Milling flour in-house (Bakker: “I doubt there were many venues on the planet making pasta, bread, pizza and pastries from wheat milled on site”). Farm-direct raw milk delivered in reusable 20-litre kegs. Carbonating and kegging rainwater. Natural wine in demijohns. An in-vessel composter that, according to Bakker, saved more than the 460 tonnes of food waste from going into landfill (bonus: customers could take home free bags of said compost). The aforementioned rooftop garden and pushing the urban food-growing discussion: something that seems fairly commonplace now but, like so many Greenhouse initiatives, was radical at the time.
“The Greenhouse was a very defining place for me as a chef: it really moulded my career,” says Stone. “Working alongside Joost changed the way I thought about food and sustainable eating. It was truly ground breaking and so amazing to be part of the ride.”
“We wanted to convey that we can live in a world that’s sustainable and that’s fulfilling,” says Bakker who credits founding partner Paul Aron (now part of the seemingly unstoppable Mary Street Bakery empire) with convincing him to bring the Greenhouse concept to Perth. “We wanted to show that the food doesn’t need to be tasteless, boring or hippy. I believe we achieved that goal and showed how exciting food done sustainably can be.”

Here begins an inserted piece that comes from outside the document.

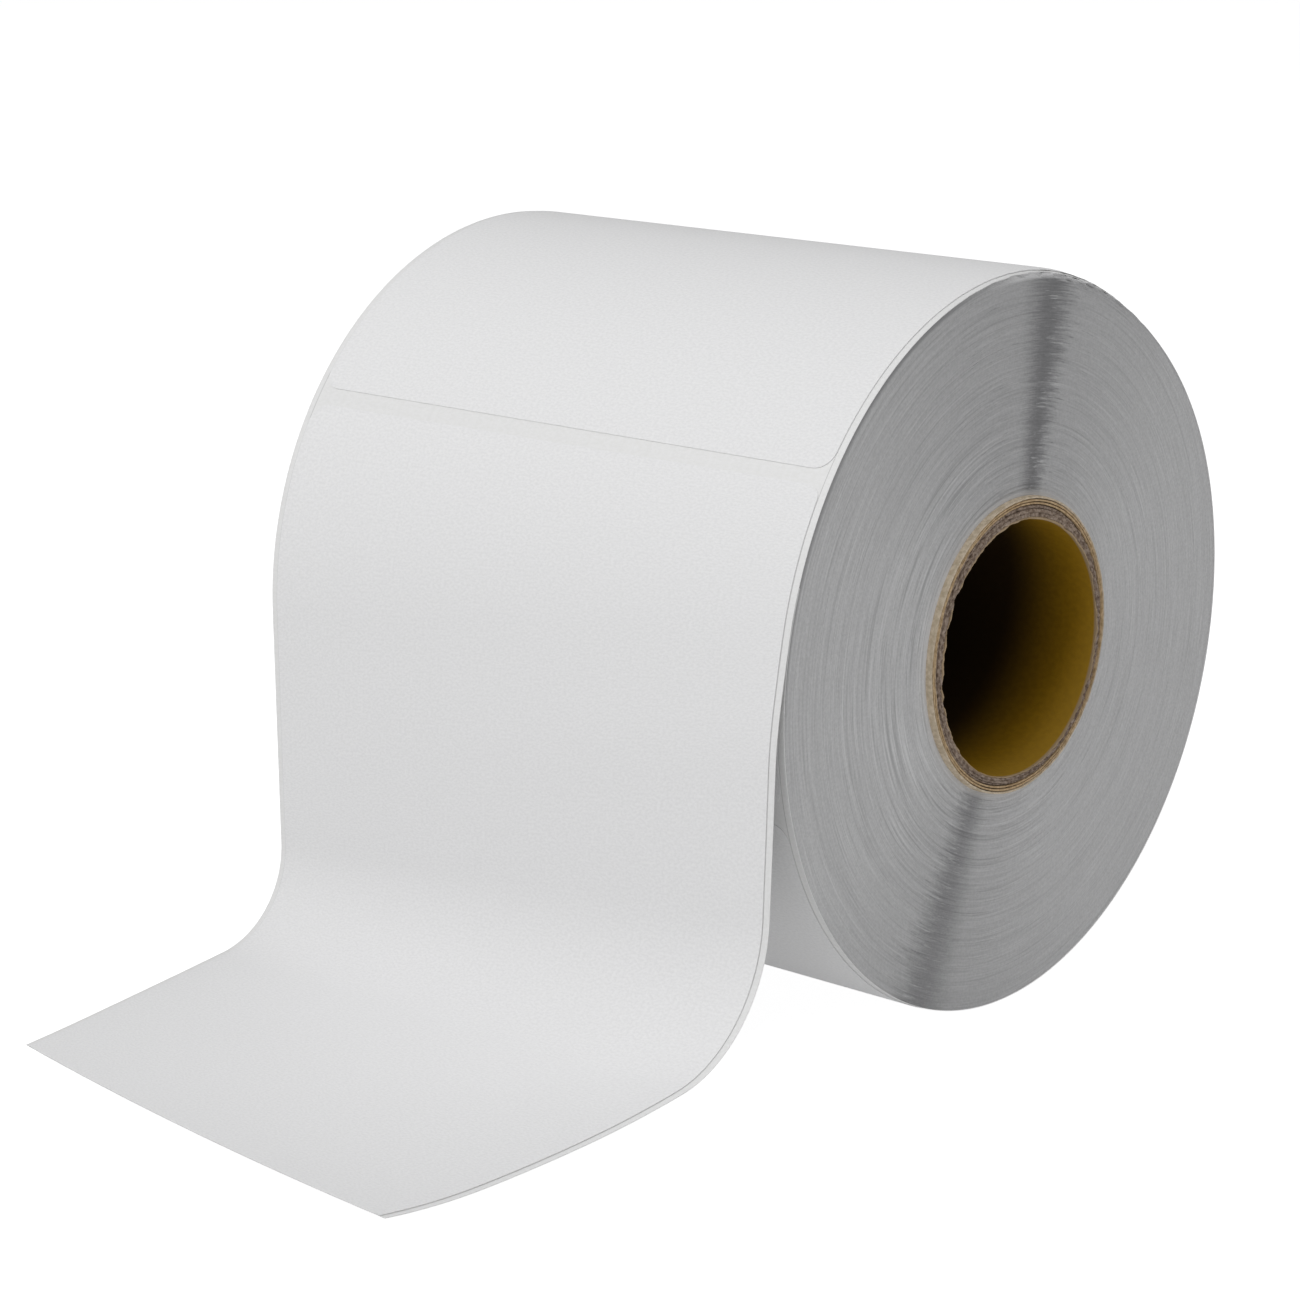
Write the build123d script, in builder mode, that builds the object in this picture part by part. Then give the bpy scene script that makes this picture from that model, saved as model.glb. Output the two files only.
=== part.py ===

Unsurprisingly, some of Perth’s brightest cooking talents count Greenhouse among their previous ports of call. Among the restaurant’s alumni: Courtney Gibb, head baker at Mary Street Bakery; Matt Sartori, ex-sous chef at Wildflower and a pivotal member of the Fervor story; and Simon Kruger, ex-head chef of Mary’s and now at Meat Candy.
Well-rounded cooks are only part of Greenhouse's legacy. The Sydney Greenhouse pop-up at Sydney Harbour in 2011. The Greenhouse pop-up at Melbourne Food and Wine in 2012. The zero-waste – and zero-bin – Melbourne cafe Silo, which then became the brilliantly named Brothl that turned bones collected from top Melbourne restaurants into nourishing soups. Just some of the projects that mightn’t have eventuated had Greenhouse Perth not taken off.
“Greenhouse Perth was definitely a catalyst for so many things,” says Bakker. “None of those projects would have happened without Greenhouse Perth. It was the start of a close creative collaboration with Matt that is still strong and evolving. We both feel it was the start of something special.”
But like so many good things, the momentum could only be maintained for so long. In 2012, Bakker sold his share of the business to Red Rock Leisure with the group assuming full ownership of Greenhouse in 2015. While Bakker is saddened by news of the closure, he admits keeping the juggernaut moving wasn't easy.
“The magic was there when we were all committed and present,” says Bakker who is in the middle of designing a self-sustaining, zero-waste building in the Dandenong Ranges with his wife Jennie. “But I think it was hard to keep up that level of energy and creativity, especially when Matt and I were busy doing projects on the east coast. I’m bloody proud of what we did back then: it’s just a shame it was so far from my home.”
Red Rock Leisure will no longer operate the site. Plans for the site and building are yet to be announced.